Team handel - voorzieningenrechter
zaak- / rolnummer: C/09/608709 KG ZA 21-233
Vonnis in kort geding van 3 mei 2021
in de zaak van
PLANON B.V.te Wijchen,
eiseres,
advocaten mrs. Ph.W.M. ter Burg en M. Takahashi te Den Haag,
tegen:
DE STAAT DER NEDERLANDENte Den Haag,
gedaagde,
advocaten mrs. J.L. Naves en B. Kleinhout te Den Haag.
Partijen worden hierna respectievelijk aangeduid als ‘Planon’ en ‘de Staat’.

1.De procedure

1.1.
Het verloop van de procedure blijkt uit:
- de dagvaarding met de daarbij en nadien overgelegde producties;
- de door de Staat overgelegde conclusie van antwoord met producties;
- de op 19 april 2021 gehouden mondelinge behandeling, waarbij door beide partijen pleitnotities zijn overgelegd.
1.2.
Ter zitting is vonnis bepaald op heden.

2.De feiten

Op grond van de stukken en het verhandelde ter zitting wordt in dit geding van het volgende uitgegaan.
2.1.
Planon heeft in een door de Belastingdienst/Shared Service Organisatie Centrum voor Facilitaire Dienstverlening (hierna: de Belastingdienst) georganiseerde Europese aanbestedingsprocedure de opdracht gegund gekregen voor de levering van een Facilitair Management Informatie Systeem (hierna: FMIS).

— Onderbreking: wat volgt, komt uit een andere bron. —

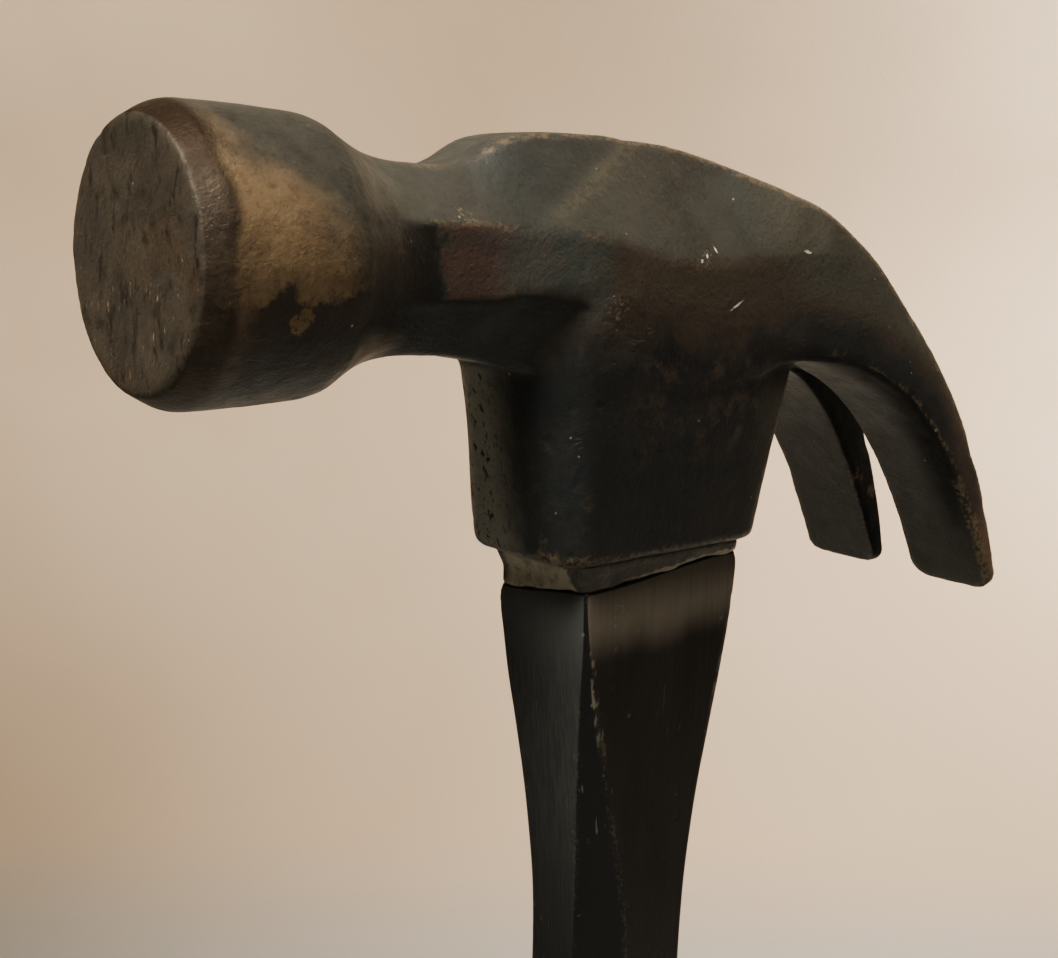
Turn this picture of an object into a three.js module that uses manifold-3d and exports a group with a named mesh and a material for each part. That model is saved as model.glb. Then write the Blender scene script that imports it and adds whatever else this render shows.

Op 24 april 2020 is daartoe tussen de Belastingdienst en Planon een Overeenkomst voor levering FMIS Oplossing en Additionele diensten gesloten, ingaande op 1 mei 2020 met een looptijd van zes jaar, met de optie deze vier maal met één jaar te verlengen tot in totaal tien jaar (hierna: de Overeenkomst).
2.2.
In artikel 4 van de Overeenkomst staat vermeld dat, samengevat weergegeven, indien de Overeenkomst wordt beëindigd, de Belastingdienst gedurende twaalf maanden nadat de Overeenkomst is gesloten gebruik kan maken van het recht om, zonder nieuwe aanbestedingsprocedure, een overeenkomst betreffende de levering van de FMIS Oplossing en Additionele diensten aan te gaan met de Reserve Opdrachtnemer, zoals bedoeld in het Beschrijvend document van de aanbestedingsprocedure (hierna: de Wachtkamerconstructie).
2.3.
Planon heeft ten behoeve van de levering en implementatie een plan van aanpak opgesteld. Dat plan van aanpak is door de Belastingdienst op 25 augustus 2020 akkoord bevonden.
2.4.
De Belastingdienst heeft Planon er bij brief van 23 oktober 2020 op gewezen dat hij Planon in september 2020 te kennen heeft gegeven dat uit de uitgevoerde testen is gebleken dat de door Planon aangeleverde standaardoplossing op veel punten niet voldoet aan hetgeen partijen zijn overeengekomen. Na een beschrijving van wat daarna aan communicatie tussen partijen heeft plaatsgevonden, deelt de Belastingdienst mee dat de door Planon voorgestelde oplossingen onacceptabel zijn. De Belastingdienst stelt Planon in deze brief daarom in gebreke en biedt haar nog een laatste gelegenheid om de geconstateerde bevindingen te herstellen in de aangeboden standaardoplossing uiterlijk op 31 december 2020, wat een fatale termijn is. In de brief wordt een toelichting gegeven op de bevindingen en de eisen waaraan volgens de Belastingdienst niet wordt voldaan.
2.5.
Planon heeft op 25 januari 2021 aan de Belastingdienst bericht, samengevat weergegeven, dat de leveringen eind 2020 op tijd zijn gedaan en zij vraagt wanneer de werkzaamheden weer in normale omvang en tempo kunnen worden hervat. Verder brengt Planon drie door haar aan de Belastingdienst verzonden nog openstaande facturen onder de aandacht.
2.6.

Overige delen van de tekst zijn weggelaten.